At last, the sun came out. The woods were tinged with russet, and the road out of Abbadia soon climbed into their shade. These were the wild chestnut woods where the trees were tall and straight and close-growing. All around, falling chestnuts knocked against branches and trunks. We could have filled sacks with them, but we failed to find any mushrooms.
We moved farther up to the beech woods before striking off uphill, where the ground showed signs of wild boar. Giorgio found several small porcini, but I was beginning to despair of contributing to our haul when I almost trod on a fine specimen, 10in tall. It was the best mushroom we found, and was duly admired by Elizabeth, the proprietor of the Albergo Generale Cantore, where we repaired for lunch.
The albergo stands 1,000ft below the summit, a convenient stopping place, but whether I could ever start again after Elizabeth’s Sunday lunch was in doubt. The mushrooms were whisked away to the kitchen, and arrived four courses later as accompaniment to lamb chops. The meal ended, after two more courses, with pecorino and chestnut-blossom honey. I spent the rest of the week trying to walk it off, but to no avail.
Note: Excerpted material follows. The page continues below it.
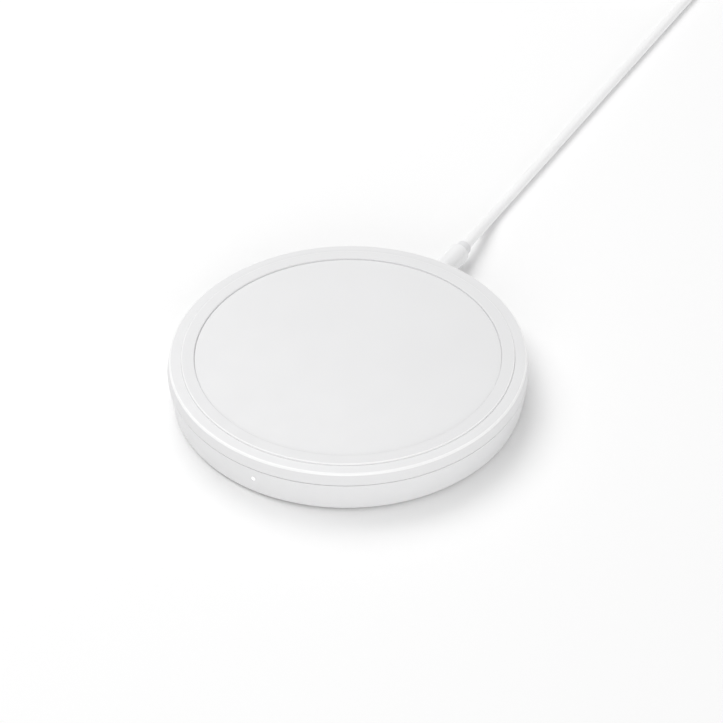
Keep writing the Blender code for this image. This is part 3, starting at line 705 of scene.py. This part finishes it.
def make_plug():
    """The barrel plug: its boot, cut to the pad's leaning wall, strain relief and metal sleeve."""
    recess = BOOT_FRONT + 2.1
    boot = outline(
        [
            (0, recess, 0),
            (PLUG_RADIUS + 0.05, recess, 0),
            (PLUG_RADIUS + 0.05, BOOT_FRONT, 0),
            (BOOT_RADIUS, BOOT_FRONT, 0.25),
            (BOOT_RADIUS, BOOT_REAR, 0.35),
            (0, BOOT_REAR, 0),
        ]
    )
    boot_piece = piece(
        "v_plug_boot",
        along_y(lathe(boot, 96)),
        "boot_white",
        "lead",
        ["plug_boot"],
    )
    wall = [
        (0, SEAM_HEIGHT),
        (SEAM_RADIUS + SEAT, SEAM_HEIGHT - SEAM_GAP / 2),
        (BASE_RADIUS + SEAT, FLOOR_BOTTOM),
        (0, FLOOR_BOTTOM),
    ]
    carve(boot_piece, [lathe(wall)])  # the wall leans out over the boot's flat front
    collar_front = BOOT_REAR + 0.6
    collar = outline(
        [
            (0, collar_front, 0),
            (COLLAR_RADIUS, collar_front, 0.2),
            (COLLAR_RADIUS, COLLAR_REAR - 0.5, 0.45),
            (CORD_RADIUS + 0.2, COLLAR_REAR, 0.12),
            (0, COLLAR_REAR, 0),
        ]
    )
    collar_piece = piece(
        "v_strain_relief",
        along_y(lathe(collar, 96)),
        "relief_white",
        "lead",
        ["strain_relief"],
    )
    sleeve_tip, sleeve_end = PLUG_TIP + 0.5, BOOT_FRONT + 2.0
    sleeve = outline(
        [
            (PLUG_RADIUS, sleeve_tip, 0.1),
            (PLUG_RADIUS, sleeve_end, 0),
            (SLEEVE_BORE, sleeve_end, 0),
            (SLEEVE_BORE, sleeve_tip, 0),
        ],
        hold=0.02,
    )
    sleeve_piece = piece(
        "v_plug_sleeve",
        along_y(lathe(sleeve, closed=True, steps=FINE_STEPS)),
        "nickel",
        "lead",
        ["plug_sleeve"],
    )
    return [boot_piece, collar_piece, sleeve_piece]


def smooth_route(points, spacing):
    """Points about a spacing apart on the smooth curve through the given ones."""
    points = [Vector(point) for point in points]
    ends = [points[0] * 2 - points[1], *points, points[-1] * 2 - points[-2]]
    fine = []
    for a, b, c, d in zip(ends, ends[1:], ends[2:], ends[3:]):
        count = max(1, round((c - b).length / spacing))
        for i in range(count):
            t = i / count
            slope_b, slope_c = (c - a) / 2, (d - b) / 2
            fine.append(
                b * (2 * t**3 - 3 * t**2 + 1)
                + slope_b * (t**3 - 2 * t**2 + t)
                + c * (3 * t**2 - 2 * t**3)
                + slope_c * (t**3 - t**2)
            )
    fine.append(points[-1])
    return fine


def eased(value):
    value = min(1.0, max(0.0, value))
    return value * value * (3 - 2 * value)


def coil_point(turned):
    """The coil's centreline after it has turned by that many degrees."""
    if turned < CLIMB_START:
        radius, height = LAYER_OUTER - TURN_PITCH * turned / 360, LOWER_LAYER
    else:
        climb = eased((turned - CLIMB_START) / (CLIMB_END - CLIMB_START))
        height = LOWER_LAYER + (UPPER_LAYER - LOWER_LAYER) * climb
        radius = LAYER_INNER + TURN_PITCH * max(0.0, turned - CLIMB_END) / 360
    away = abs((turned - TIE_ANGLE + 180) % 360 - 180) / 360 * math.tau * radius
    height += TIE_LIFT * (1 - eased((away - 3.5) / 11))
    angle = math.radians(turned)
    x = COIL_CENTRE[0] + radius * math.cos(angle)
    y = COIL_CENTRE[1] + radius * math.sin(angle)
    return Vector((x, y, height))


def cord_line():
    """The whole cord's centreline, in millimetres."""
    straight = smooth_route([*ROUTE_TO_COIL, coil_point(0)], 2.5)
    coil = [coil_point(angle) for angle in range(8, COIL_END, 8)]
    leaving = [tuple(coil[-1]), *DOWN_FROM_COIL, *ROUTE_TO_USB]
    tail = smooth_route([tuple(coil[-2]), *leaving], 2.0)
    return straight + coil[:-2] + tail


def make_cord():
    line = cord_line()
    curve = bpy.data.curves.new("v_lead_cord", "CURVE")
    curve.dimensions = "3D"
    curve.bevel_depth = CORD_RADIUS * MM
    curve.bevel_resolution = 8
    curve.use_fill_caps = True
    spline = curve.splines.new("POLY")
    spline.points.add(len(line) - 1)
    for spot, place in zip(spline.points, line):
        spot.co = (*(place * MM), 1.0)
    curve.materials.append(LOOKS["cord_white"])
    cord = bpy.data.objects.new("v_lead_cord", curve)
    bpy.context.scene.collection.objects.link(cord)
    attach(cord, "lead")
    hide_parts("lead_cord", "lead_coil", "lead_tail")


def rounded_box(width, height, corner, count=8):
    """Points round a rectangle with rounded corners, as (across, up)."""
    points = []
    for quarter, (sx, sy) in enumerate(((1, 1), (-1, 1), (-1, -1), (1, -1))):
        cx, cy = sx * (width / 2 - corner), sy * (height / 2 - corner)
        for i in range(count + 1):
            angle = math.radians(90 * (quarter + i / count))
            points.append((cx + corner * math.cos(angle), cy + corner * math.sin(angle)))
    return points


def loft(sections, closed=False):
    """A bmesh through rings of points in millimetres, capped unless it closes on itself."""
    bm = bmesh.new()
    rings = [[bm.verts.new(Vector(p) * MM) for p in ring] for ring in sections]
    pairs = list(zip(rings, rings[1:]))
    if closed:
        pairs.append((rings[-1], rings[0]))
    else:
        bm.faces.new(rings[0])
        bm.faces.new(rings[-1])
    for first, second in pairs:
        for i in range(len(first)):
            j = (i + 1) % len(first)
            bm.faces.new((first[i], first[j], second[j], second[i]))
    bmesh.ops.recalc_face_normals(bm, faces=bm.faces)
    return bm


def make_tie():
    """A hook-and-loop strap round both layers of the coil, its end lapped over on top."""
    thickness, width, corner = 0.7, 7.0, 1.85
    middle, inside_width, inside_height = 17.35, 13.6, 6.1
    ring = rounded_box(inside_width + thickness, inside_height + thickness, corner, 10)
    top = (inside_height + thickness) / 2
    lap_start, lap_end, ramp, lift = 2.2, -4.4, 2.4, thickness + 0.03
    quarter = len(ring) // 4
    path = [(lap_start, top), *ring[quarter:], *ring[:quarter]]
    for i in range(1, 9):
        path.append((lap_start + ramp * (1 - i / 8), top + lift * eased(i / 8)))
    path += [(lap_start + (lap_end - lap_start) * i / 6, top + lift) for i in range(1, 7)]
    radians = math.radians(TIE_ANGLE)
    outward = Vector((math.cos(radians), math.sin(radians), 0))
    sideways = Vector((-math.sin(radians), math.cos(radians), 0))
    origin = Vector((*COIL_CENTRE, thickness + inside_height / 2)) + outward * middle
    section = rounded_box(thickness, width, 0.22, 4)
    rings = []
    for i, (across, up) in enumerate(path):
        before, after = path[max(0, i - 1)], path[min(len(path) - 1, i + 1)]
        run = Vector((after[0] - before[0], after[1] - before[1])).normalized()
        rings.append(
            [
                origin
                + outward * (across + run.y * depth)
                + sideways * wide
                + Vector((0, 0, up - run.x * depth))
                for depth, wide in section
            ]
        )
    return piece("v_cord_tie", loft(rings), "tie_grey", "lead", ["cord_tie"])


def make_usb_plug():
    """The USB plug: strain relief, moulded grip, folded metal shell, tongue and contacts."""
    relief = outline(
        [
            (0, -USB_RELIEF_REAR, 0),
            (CORD_RADIUS + 0.45, -USB_RELIEF_REAR, 0.3),
            (3.3, 0.2 - USB_GRIP_REAR, 0),
            (0, 0.2 - USB_GRIP_REAR, 0),
        ]
    )
    relief_bm = along_minus_y(lathe(relief, FINE_STEPS), USB_X, USB_AXIS_HEIGHT)
    relief_piece = piece(
        "v_usb_strain_relief", relief_bm, "cord_white", "lead", ["usb_strain_relief"]
    )
    grip = piece("v_usb_grip", loft(usb_grip_rings()), "cord_white", "lead", ["usb_grip"])
    return [relief_piece, grip, make_usb_shell(), *make_usb_tongue()]


def usb_grip_rings():
    """Rings along the grip, front to rear: rounded ends, a slight waist and a narrower rear."""
    length, fillet = USB_GRIP_REAR - USB_GRIP_FRONT, 1.3
    rounding = [fillet * (1 - math.cos(math.radians(angle))) for angle in range(0, 91, 10)]
    stations = list(rounding)
    stations += [fillet + (length - 2 * fillet) * i / 12 for i in range(1, 12)]
    stations += [length - station for station in reversed(rounding)]
    rings = []
    for station in stations:
        edge = min(station, length - station)
        inset = fillet - math.sqrt(max(0.0, fillet**2 - max(0.0, fillet - edge) ** 2))
        taper = 0.55 * eased((station - length * 0.35) / (length * 0.6))
        waist = 0.28 * eased((station - 4) / 4) * eased((length - 3 - station) / 4)
        half_width = USB_GRIP_WIDTH / 2 - inset - taper
        half_height = USB_AXIS_HEIGHT - inset - waist
        corner = min(half_width, half_height) * 0.55
        ring = rounded_box(2 * half_width, 2 * half_height, corner, 10)
        rings.append([(USB_X + x, USB_GRIP_FRONT + station, USB_AXIS_HEIGHT + z) for x, z in ring])
    return rings


def block(size, centre, bevel=0.0, segments=3, upright_only=False):
    """A bmesh box; bevel rounds all its edges, or only the upright ones."""
    bm = bmesh.new()
    bmesh.ops.create_cube(bm, size=1.0)
    bmesh.ops.scale(bm, vec=Vector(size) * MM, verts=bm.verts)
    if bevel:
        edges = [
            edge
            for edge in bm.edges
            if not upright_only or abs(edge.verts[0].co.z - edge.verts[1].co.z) > 1e-6
        ]
        bmesh.ops.bevel(
            bm, geom=edges, offset=bevel * MM, segments=segments, profile=0.5, affect="EDGES"
        )
    bmesh.ops.translate(bm, vec=Vector(centre) * MM, verts=bm.verts)
    return bm


def make_usb_shell():
    """The folded sheet-metal shell: a flared mouth, two latch windows and the fold's seam."""
    mouth = USB_GRIP_FRONT - 0.3 - USB_SHELL_LENGTH
    rear = USB_GRIP_FRONT + 0.5
    lead_in = 0.06
    rings = []
    for y, inset, corner in (
        (mouth, lead_in, 0.54),
        (mouth + lead_in, 0, 0.6),
        (rear, 0, 0.6),
        (rear, USB_SHELL_WALL, 0.3),
        (mouth + lead_in, USB_SHELL_WALL, 0.3),
        (mouth, USB_SHELL_WALL - lead_in, 0.36),
    ):
        width, height = USB_SHELL_WIDTH - 2 * inset, USB_SHELL_HEIGHT - 2 * inset
        ring = rounded_box(width, height, corner, 6)
        rings.append([(USB_X + x, y, USB_AXIS_HEIGHT + z) for x, z in ring])
    shell = piece("v_usb_shell", loft(rings, True), "nickel", "lead", ["usb_shell"])
    middle = mouth + USB_SHELL_LENGTH / 2
    windows = [
        block((2.4, 2.2, 10), (USB_X + x, middle + 0.6, USB_AXIS_HEIGHT), 0.25, 4, True)
        for x in (-2.6, 2.6)
    ]
    underside = USB_AXIS_HEIGHT - USB_SHELL_HEIGHT / 2
    seam = block((0.09, 2 * USB_SHELL_LENGTH, 0.24), (USB_X, middle, underside))
    carve(shell, [*windows, seam])
    return shell


def make_usb_tongue():
    """The plastic tongue inside the shell and the four contacts on it."""
    front = USB_GRIP_FRONT - 0.3 - USB_SHELL_LENGTH
    length, height = USB_SHELL_LENGTH - 0.6, 1.7
    width = USB_SHELL_WIDTH - 2 * USB_SHELL_WALL - 0.4
    middle = front + USB_SHELL_LENGTH / 2
    bottom = USB_AXIS_HEIGHT - USB_SHELL_HEIGHT / 2 + USB_SHELL_WALL + 0.15
    tongue = block((width, length, height), (USB_X, middle, bottom + height / 2), 0.18)
    made = [piece("v_usb_tongue", tongue, "cord_white", "lead", ["usb_tongue"])]
    contacts = ((-3.5, 8.6), (-1.0, 7.6), (1.0, 7.6), (3.5, 8.6))
    for number, (x, long) in enumerate(contacts, 1):
        centre = (USB_X + x, middle + (length - long) / 2, bottom + height + 0.1)
        strip = block((1.1, long, 0.3), centre, 0.08)
        name = f"usb_contact_{number}"
        made.append(piece("v_" + name, strip, "gold", "lead", [name]))
    return made


# ---------------------------------------------------------------- surroundings


def make_floor():
    bm = bmesh.new()
    bmesh.ops.create_grid(bm, x_segments=1, y_segments=1, size=FLOOR_SIDE / 2)
    mesh = to_mesh("floor", bm)
    material = bpy.data.materials.new("floor")
    material.use_nodes = True
    shader = material.node_tree.nodes["Principled BSDF"]
    shader.inputs["Base Color"].default_value = (0.97, 0.97, 0.97, 1)
    shader.inputs["Roughness"].default_value = 0.9
    shader.inputs["Specular IOR Level"].default_value = 0.1
    mesh.materials.append(material)
    floor = bpy.data.objects.new("floor", mesh)
    floor.location.z = -FLOOR_DROP * MM
    bpy.context.scene.collection.objects.link(floor)


def area_light(name, place, size, power, long_axis=None, height=None):
    """A lamp that faces the pad: a disc, or a strip whose length lies along an axis."""
    data = bpy.data.lights.new(name, "AREA")
    data.shape = "DISK" if long_axis is None else "RECTANGLE"
    data.size = size
    data.energy = power
    place = Vector(place)
    back = place.normalized()
    if long_axis is None:
        turn = back.to_track_quat("Z", "Y").to_matrix()
    else:
        data.size_y = height
        across = Vector(long_axis)
        across = (across - back * across.dot(back)).normalized()
        turn = Matrix((across, back.cross(across), back)).transposed()
    light = bpy.data.objects.new(name, data)
    light.matrix_world = Matrix.Translation(place) @ turn.to_4x4()
    bpy.context.scene.collection.objects.link(light)


def make_light():
    world = bpy.data.worlds.new("studio")
    world.use_nodes = True
    background = world.node_tree.nodes["Background"]
    background.inputs["Color"].default_value = (1, 1, 1, 1)
    background.inputs["Strength"].default_value = WORLD_STRENGTH
    bpy.context.scene.world = world
    area_light("rear_key", (-0.45, 0.40, 0.85), 0.7, 3.8)
    area_light("strip", (-0.405, -0.135, 0.792), 0.8, 2.0, (0.75, -0.25, 0.37), 0.15)
    area_light("front_fill", (0.42, -0.86, 0.27), 0.6, 3.1)
    area_light("right_fill", (0.9, 0.25, 0.30), 0.7, 1.2)
    bpy.context.scene.view_settings.view_transform = "Standard"


def main():
    make_camera()
    make_bottom_shell()
    make_top_shell()
    make_rings()
    make_light_pipe()
    plug_pieces = make_plug()
    usb_pieces = make_usb_plug()
    tie = make_tie()
    make_cord()
    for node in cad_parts.values():
        for entry in node.material_slots:
            if entry.material.name in LOOKS:
                entry.material = LOOKS[entry.material.name]
    make_floor()
    make_light()


LOOKS = make_looks()
main()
Everywhere were new opportunities for chestnut-stuffing that I was powerless to resist.

Travel brief
Festivals: the main chestnut festivals this year are: Bagnolo and Castel del Piano, October 5-7; Monticello Amiata (14); Roccalbegna (13, 14); Abbadia San Salvatore (13, 14, 20, 21); Vivo d’Orcia (14, 20, 21); Arcidosso (19-21, 26-28); Santa Fiora (27, 28); Campiglia d’Orcia (28); and Piancastagnaio (November 1-4). For further details, contact the local tourist office (00 39 0577 775811, www.amiataturismo.it).
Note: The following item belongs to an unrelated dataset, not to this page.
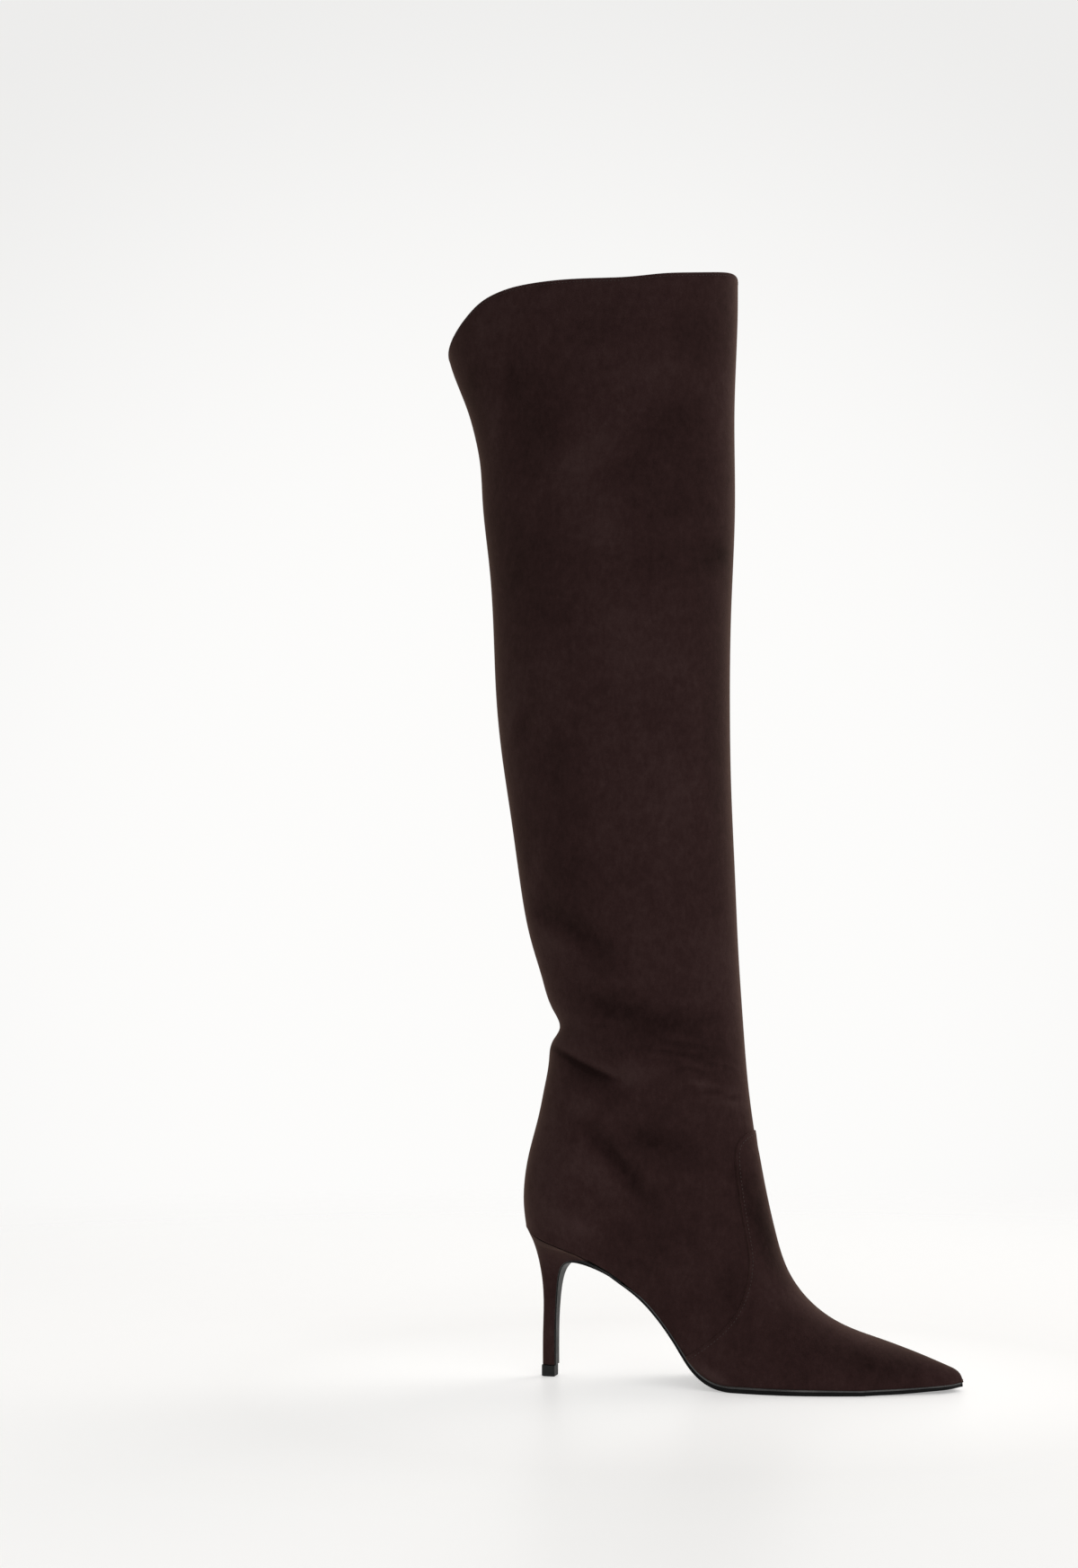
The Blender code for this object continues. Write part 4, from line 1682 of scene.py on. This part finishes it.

Getting there: Monte Amiata is 80 miles from Florence and Perugia. Fly to Florence with Meridiana (0845 355 5588, www.meridiana.it), from Gatwick, or to Perugia with Ryanair (0871 246 0000, www.ryanair.com), from Stansted. Rome, 130 miles away, is served by British Airways (0870 950 8950, www.ba.com), EasyJet (www.easyjet.com) and Ryanair.
Getting around: a car is essential on the mountain, as public transport is infrequent. A week’s rental starts at £115 with Opodo (0871 277 0090, www.opodo.co.uk) or Auto Europe (00800 223 55555, www.autoeurope.com).
Where to stay: in Monte Amiata, try the Albergo Generale Cantore (00 39 0577 789789; doubles £52). Also recommended are Terme San Filippo, in Bagni San Filippo (0577 872982, www.termesanfilippo.it; doubles from £67); Cortevecchia, in Semproniano (0564 984075, www.agriturismocortevecchia.it; doubles from £52); and Agriturismo Le Case, in Castiglione d’Orcia (0577 888983, www.agriturismolecase.com; doubles from £49).
Where to eat: a three-course meal in Monte Amiata will set you back £15-£20. Further afield, try Il Castagno, in Vivo d’Orcia (0577 873831); Antica Fattoria del Grottaione, in Montenero d’Orcia (0564 954020); and La Tana dell’Orso, in Castell’Azzara (0564 951547).
Tour operators: Monte Amiata is on few itineraries, but Activity Breaks (028 9039 5705, www.activitybreaks.com) offers three-night spa packages from £175, excluding flights. A local operator, I Viaggi di Re Ratchis (00 39 0577 775200, www.toscanasegreta.it), offers bespoke itineraries. Italian Dreams (029 2035 0100, www.italiandreamstravel.co.uk) hopes to offer summer walking and wine tours from 2008.